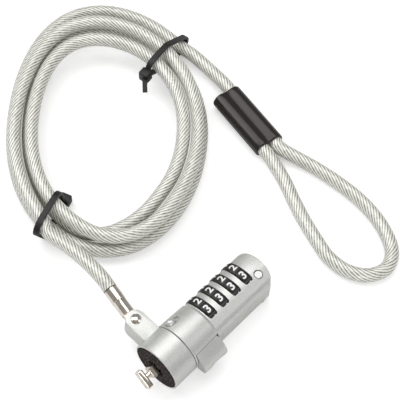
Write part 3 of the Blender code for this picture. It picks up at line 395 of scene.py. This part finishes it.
def resample(fine, spacing):
    """The same line with its points an even distance apart."""
    travelled = distances_along(fine)
    count = max(3, int(round(travelled[-1] / spacing)) + 1)
    wanted = np.linspace(0.0, travelled[-1], count)
    return np.column_stack([np.interp(wanted, travelled, fine[:, k]) for k in range(3)])


def unit(vector):
    """The vector's direction, with a length of one."""
    return vector / np.linalg.norm(vector)


def tuck(turn):
    """How much the upper strands give way inward where the lead joins the coil, from 0 to 1."""
    if turn < TUCK_FADE:
        return math.cos(math.pi / 2 * turn / TUCK_FADE) ** 2
    share = min(1.0, abs(turn - TUCK_SECOND_TURN) / TUCK_SECOND_FADE)
    return math.cos(math.pi / 2 * share) ** 2


def settling(turn):
    """How far a strand gives way outward at a turn, in millimetres."""
    total = 0.0
    for centre, fade, outward in COIL_SETTLING:
        total += outward * math.cos(math.pi / 2 * min(1.0, abs(turn - centre) / fade)) ** 2
    return total


def coil_point(turn):
    """The rope's centre after some turns: it spirals in above, changes layer and spirals out below."""
    middle = COIL_TURNS / 2
    half_change = LAYER_CHANGE_TURNS / 2
    near = max(0.0, 1.0 - abs(turn - middle) / half_change)
    inward = middle - abs(turn - middle) + LAYER_CHANGE_LANES * near**2 + TUCK_LANES * tuck(turn)
    share = min(1.0, max(0.0, (turn - (middle - half_change)) / LAYER_CHANGE_TURNS))
    upper = 1.0 - share * share * (3.0 - 2.0 * share)
    angle = math.radians(COIL_START_ANGLE - 360.0 * turn)
    outward = settling(turn)
    wide = COIL_HALF_WIDTH - COIL_LANE_WIDTHWISE * inward - COIL_TOP_INSET_WIDTHWISE * upper + outward
    long = COIL_HALF_LENGTH - COIL_LANE_LENGTHWISE * inward - COIL_TOP_INSET_LENGTHWISE * upper + outward
    across = wide * math.cos(angle) - COIL_SKEW * max(0.0, math.sin(angle)) ** 2
    along = long * math.sin(angle) + COIL_TOP_SHIFT * upper
    c, s = math.cos(COIL_LONG_AXIS), math.sin(COIL_LONG_AXIS)
    height = COIL_LOW_HEIGHT + (COIL_HIGH_HEIGHT - COIL_LOW_HEIGHT) * upper
    return np.array([
        COIL_CENTRE[0] + along * c + across * s,
        COIL_CENTRE[1] + along * s - across * c,
        height,
    ])


def coil_corners():
    """The points that the coil runs through, with one more beyond each end in line with it."""
    steps = int(round(COIL_TURNS * COIL_STEPS_PER_TURN))
    points = [coil_point(COIL_TURNS * i / steps) for i in range(steps + 1)]
    first = points[0] - unit(points[1] - points[0]) * 2 * CABLE_RADIUS
    last = points[-1] + unit(points[-1] - points[-2]) * 2 * CABLE_RADIUS
    return np.array([first, *points, last])


def sleeve_point(along, side):
    """A point in the sleeve's middle plane, in millimetres, from its upper end and its centreline."""
    c, s = math.cos(SLEEVE_HEADING), math.sin(SLEEVE_HEADING)
    return np.array([
        SLEEVE_START[0] + along * c - side * s,
        SLEEVE_START[1] + along * s + side * c,
        SLEEVE_HEIGHT,
    ])


def rope_route():
    """The whole rope from the ferrule round the coil and the end loop into the crimp, in millimetres."""
    out = np.array([
        -math.sin(FERRULE_TURN),
        math.cos(FERRULE_TURN) * math.cos(CLEVIS_RISE),
        math.cos(FERRULE_TURN) * math.sin(CLEVIS_RISE),
    ])
    pin = np.array([
        CLEVIS_X,
        CLEVIS_PIN_RADIAL * math.cos(CLEVIS_RISE),
        CLEVIS_PIN_RADIAL * math.sin(CLEVIS_RISE) + AXIS_HEIGHT,
    ])
    mouth = pin + out * FERRULE_END
    coil = coil_corners()
    start = unit(coil[1] - coil[0])
    end = unit(coil[-1] - coil[-2])
    lead = [
        mouth + out * GAP,
        mouth + out * (GAP + FERRULE_STRAIGHT),
        *LEAD_POINTS,
        coil[0] - start * (GAP + COIL_ENTRY_STRAIGHT),
    ]
    tail = [
        coil[-1] + end * (GAP + COIL_EXIT_STRAIGHT),
        sleeve_point(-SLEEVE_ENTRY_STRAIGHT, ROPE_SPREAD),
        sleeve_point(0.0, ROPE_SPREAD),
        sleeve_point(CRIMP_START - GAP, ROPE_SPREAD),
    ]
    # inside the crimp the rope crosses from one side to the other, out of sight
    low = CABLE_RADIUS + FLOOR_GAP
    loop = [
        sleeve_point(CRIMP_END + GAP, -ROPE_SPREAD),
        sleeve_point(SLEEVE_LENGTH, -ROPE_SPREAD),
        sleeve_point(SLEEVE_LENGTH + SLEEVE_EXIT_STRAIGHT, -ROPE_SPREAD - SLEEVE_EXIT_FLARE),
        *[(x, y, low) for x, y in LOOP_POINTS],
        sleeve_point(SLEEVE_LENGTH + SLEEVE_EXIT_STRAIGHT, ROPE_SPREAD + SLEEVE_EXIT_FLARE),
        sleeve_point(SLEEVE_LENGTH, ROPE_SPREAD),
        sleeve_point(CRIMP_END + GAP, ROPE_SPREAD),
    ]
    return smooth_path([*lead, *coil, *tail, *loop], ROUTE_SPACING)


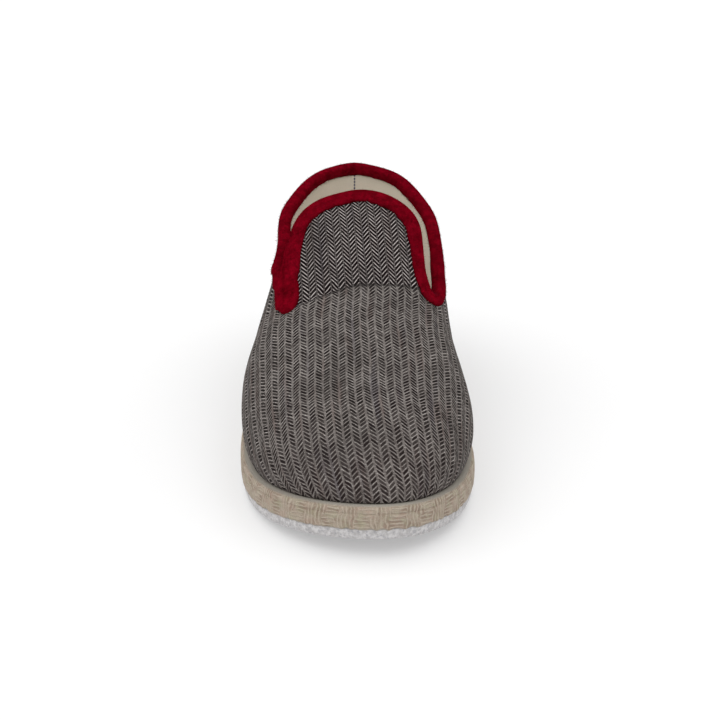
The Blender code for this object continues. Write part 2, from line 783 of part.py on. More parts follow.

· · · · ·

Find the lines above that include the string "from" and copy them.

**Solution to this problem:**
    """How much the upper strands give way inward where the lead joins the coil, from 0 to 1."""
    """A point in the sleeve's middle plane, in millimetres, from its upper end and its centreline."""
    """The whole rope from the ferrule round the coil and the end loop into the crimp, in millimetres."""
    # inside the crimp the rope crosses from one side to the other, out of sight
The Blender code for this object continues. Write part 2, from line 783 of part.py on. More parts follow.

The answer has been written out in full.